Proponents of the fiduciary standard extension to IRA advisors say that the study’s methodology is flawed. That revelation is recent because the study originally did not reveal the data it used in coming to its conclusions.
More data is needed before an adequate debate of the rule’s merits can be conducted. Opposition to the study’s conclusions says that people save more if they receive advice but that the study’s tactics were misleading and dishonest.
Phyllis Borzi, assistant secretary for Employee Benefits Security at the Department of Labor says that the rule would do away with the regular basis and primary basis requirements so that retirement plan participants as well as the companies sponsoring the retirement plans would receive greater protection.

Comments (2)

And what was the cost of advice prior to this? How was this prior advice delivered? What was the the type and quality of this advice? Who was it actually delivered to?
And why such a variance in cost?

Seems that an article about a study that claims that the cost of advice would increase 75% to 195% needs a bit a vetting itself.
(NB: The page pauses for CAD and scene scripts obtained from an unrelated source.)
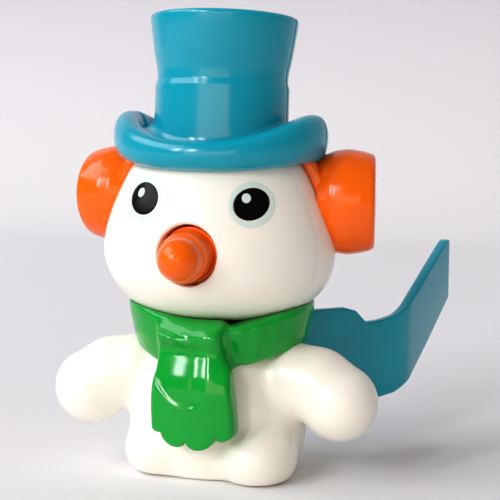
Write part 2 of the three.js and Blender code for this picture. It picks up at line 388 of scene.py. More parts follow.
@dataclass(frozen=True)
class RoundForm:
    """Field of a turned body with an oval plan, seen from a point on its axis.

    Its surface is at a distance R(angle) from that point, where the angle is measured from straight up and R
    comes from a smooth outline. The tuck narrows the left-hand side from just under the centre down.
    """

    outline: tuple[Pair, ...]
    centre: float
    depth: float
    tuck: float = 0.0  # share of the width
    tuck_depths: Pair = (1, 10)  # under the centre, where the tuck starts and is full
    tuck_reach: float = 9.0  # distance from the middle at which it is full

    def __call__(self, x: Array, y: Array, z: Array) -> Array:
        """Distance-like value at each point: its reach from the centre less R of its angle."""
        start, full = self.tuck_depths
        low = ease(self.centre - start, self.centre - full, z)
        x = x * (1 + self.tuck * low * ease(0, -self.tuck_reach, x))
        curve = spline(self.outline, 500)
        radius, up = np.maximum(curve[:, 0], 0), curve[:, 1] - self.centre
        angles = np.arctan2(radius, up)
        order = np.argsort(angles)
        across = np.hypot(x, y / self.depth)
        surface = np.interp(np.arctan2(across, z - self.centre), angles[order], np.hypot(radius, up)[order])
        return (np.hypot(across, z - self.centre) - surface) * (1 + self.depth) / 2


def ball(x: Array, y: Array, z: Array, centre: Triple, radii: Triple) -> Array:
    """Field of an ellipsoid: (|p / r| - 1) times its smallest radius."""
    scaled = [(value - middle) / radius for value, middle, radius in zip((x, y, z), centre, radii)]
    return (np.sqrt(scaled[0] ** 2 + scaled[1] ** 2 + scaled[2] ** 2) - 1) * min(radii)


def peg(x: Array, y: Array, z: Array, start: Triple, end: Triple, radii: Pair) -> Array:
    """Field of a round-ended bar from start to end whose radius changes evenly along it."""
    axis = np.subtract(end, start)
    offset = [value - origin for value, origin in zip((x, y, z), start)]
    share = np.clip(sum(o * a for o, a in zip(offset, axis)) / (axis @ axis), 0, 1)
    distance = np.sqrt(sum((o - share * a) ** 2 for o, a in zip(offset, axis)))
    return distance - (radii[0] + share * (radii[1] - radii[0]))


# -------------------- finishes
class Slot(Enum):
    """Material slots of the record."""

    WHITE = "white_plastic"
    TEAL = "teal_plastic"
    ORANGE = "orange_plastic"
    GREEN = "green_plastic"
    STEEL = "steel"
    BLACK_INK = "eye_black"
    MINT_INK = "eye_mint"


def linear(code: str) -> tuple[float, float, float, float]:
    """Linear colour of an sRGB hex code such as "0099B0"."""
    values = [int(code[i : i + 2], 16) / 255 for i in (0, 2, 4)]
    red, green, blue = (v / 12.92 if v <= 0.04045 else ((v + 0.055) / 1.055) ** 2.4 for v in values)
    return red, green, blue, 1.0


def add_node(
    tree: bpy.types.NodeTree, kind: str, inputs: dict | None = None, **settings: object
) -> bpy.types.Node:
    """Adds a node to a tree.

    Args:
        tree: node tree of a material.
        kind: node type, such as "ShaderNodeBump".
        inputs: socket name or number to a constant, or to the output socket that feeds it.
        settings: attributes of the node.

    Returns:
        The node.
    """
    node = tree.nodes.new(kind)
    for key, value in settings.items():
        setattr(node, key, value)
    for key, value in (inputs or {}).items():
        if isinstance(value, bpy.types.NodeSocket):
            tree.links.new(value, node.inputs[key])
        else:
            node.inputs[key].default_value = value
    return node


def new_material(name: str) -> tuple[bpy.types.Material, bpy.types.NodeTree, bpy.types.NodeSocket]:
    """Empty node material, its tree, and the Object coordinates that its patterns read."""
    material = bpy.data.materials.new(name)
    material.use_nodes = True
    tree = material.node_tree
    tree.nodes.clear()
    return material, tree, add_node(tree, "ShaderNodeTexCoord").outputs["Object"]


def noise(
    tree: bpy.types.NodeTree, place: bpy.types.NodeSocket, width: float, detail: float
) -> bpy.types.NodeSocket:
    """Noise whose features are about a width in millimetres across."""
    inputs = {"Vector": place, "Scale": 1 / (width * MM), "Detail": detail}
    return add_node(tree, "ShaderNodeTexNoise", inputs).outputs["Fac"]


def add_surface(tree: bpy.types.NodeTree, inputs: dict) -> None:
    """Ends a tree with a principled shader."""
    shader = add_node(tree, "ShaderNodeBsdfPrincipled", inputs)
    add_node(tree, "ShaderNodeOutputMaterial", {"Surface": shader.outputs["BSDF"]})


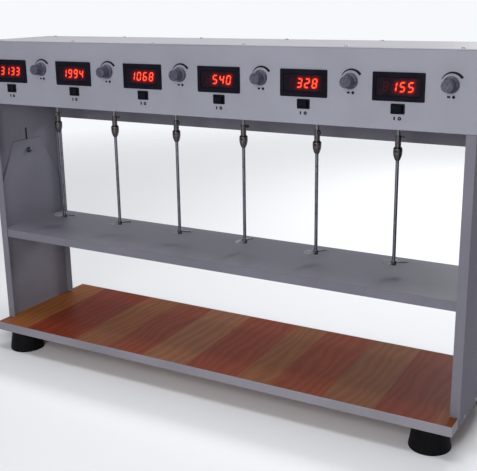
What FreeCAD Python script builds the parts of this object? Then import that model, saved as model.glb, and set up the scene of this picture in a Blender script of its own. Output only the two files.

As a fuduciary I see nothing but a singular benefit to employees and plan sponsors for qualified plans by having fiduciary standard as a hallmark of "advice" provided.
And since most of my clients are IRA investors, the benefit to them of fiduciary advice is peace of mind that I have their interests at the center of my practice and not my own or some other institution.
This sort of sour grapes is simply the last gasp of a out-moded and Jurrasic Era approach to financial service and client "care" -- a word that never passes the lips or enters the mind of a Registered Rep because it is regulated away under current regulations for suitability.
mitchellkeil , September 04, 2012
Mitch - I think this is why the Oliver Wyman study is being questioned, since it is the source of the claim that fees would increase to those amounts.

I agree with you that applying the fiduciary standard to IRA advisors would be a benefit to both employees and plan sponsors for the very reasons you state.

It's an interesting debate that's going on around this topic. And one that's once again been brought to the forefront with the revelation of the data used for the Oliver Wyman report.